1 J/pulse Q-switched 2 microm solid-state laser.

Q-switched output of 1.1 J/pulse at a 2.053 microm wavelength has been achieved in a diode-pumped Ho: Tm: LuLF laser with a side-pumped rod configuration in a master-oscillator-power-amplifier (MOPA) architecture. This is the first time to our knowledge that a 2 microm laser has broken the joule per pulse barrier for Q-switched operation. The total system efficiency reaches 5% and 6.2% for single- and double-pulse operation, respectively. The system produces an excellent 1.4 times transform-limited beam quality.

Coherent differential absorption lidar measurements of CO2.

A differential absorption lidar has been built to measure CO2 concentration in the atmosphere. The transmitter is a pulsed single-frequency Ho:Tm:YLF laser at a 2.05-microm wavelength. A coherent heterodyne receiver was used to achieve sensitive detection, with the additional capability for wind profiling by a Doppler technique. Signal processing includes an algorithm for power measurement of a heterodyne signal. Results show a precision of the CO2 concentration measurement of 1%-2% 1sigma standard deviation over column lengths ranging from 1.2 to 2.8 km by an average of 1000 pulse pairs. A preliminary assessment of instrument sensitivity was made with an 8-h-long measurement set, along with correlative measurements with an in situ sensor, to determine that a CO2 trend could be detected.

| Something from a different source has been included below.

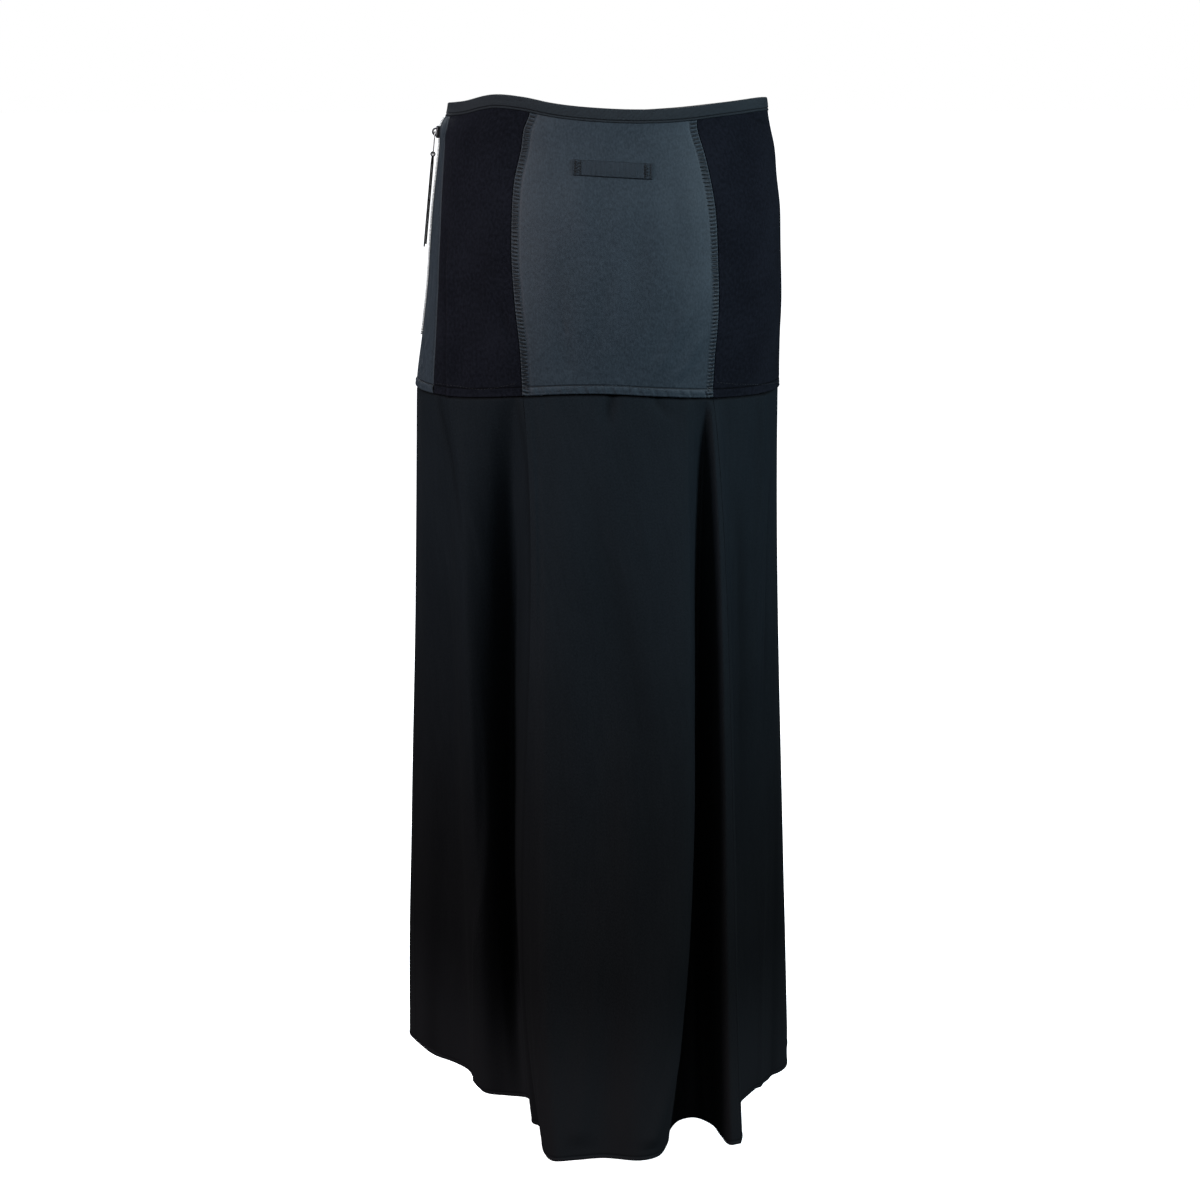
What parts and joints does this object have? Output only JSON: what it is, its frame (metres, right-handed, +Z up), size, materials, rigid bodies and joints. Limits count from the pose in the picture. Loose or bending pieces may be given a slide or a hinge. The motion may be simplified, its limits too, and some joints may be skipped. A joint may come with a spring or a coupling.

600-mJ, double-pulse 2-microm laser.

An efficient double-pulse Ho:Tm:YLF 2-microm laser with total Q-switched output energy of 600 mJ has been demonstrated. A double-pulse pair is obtained per pump pulse. By operation of the laser in a double-pulse format, the residual energy stored among the Tm ions is transferred to the Ho atoms that were de-excited by the extraction of the first Q-switched pulse. Thus, the overall laser efficiency is increased by 61%.

Precise wavelength control of a single-frequency pulsed Ho:Tm:YLF laser.

We demonstrate wavelength control of a single-frequency diode-pumped Ho:Tm:YLF laser by referencing its wavelength to an absorption line of carbon dioxide. We accomplish this wavelength control by injection seeding with a cw Ho:Tm:YLF laser that can be tuned over or stabilized to carbon dioxide or water vapor lines. We show that the pulsed laser can be scanned precisely over an absorption line of carbon dioxide by scanning the injection seed laser wavelength. We locked the pulsed laser to within 18.5 MHz of the absorption line center by stabilizing the injection seed on the line center. The single-frequency pulsed output, intended for use as a transmitter for differential absorption lidar detection of atmospheric carbon dioxide and water vapor and for coherent detection of wind, is 100 mJ per pulse at a 5-Hz repetition rate.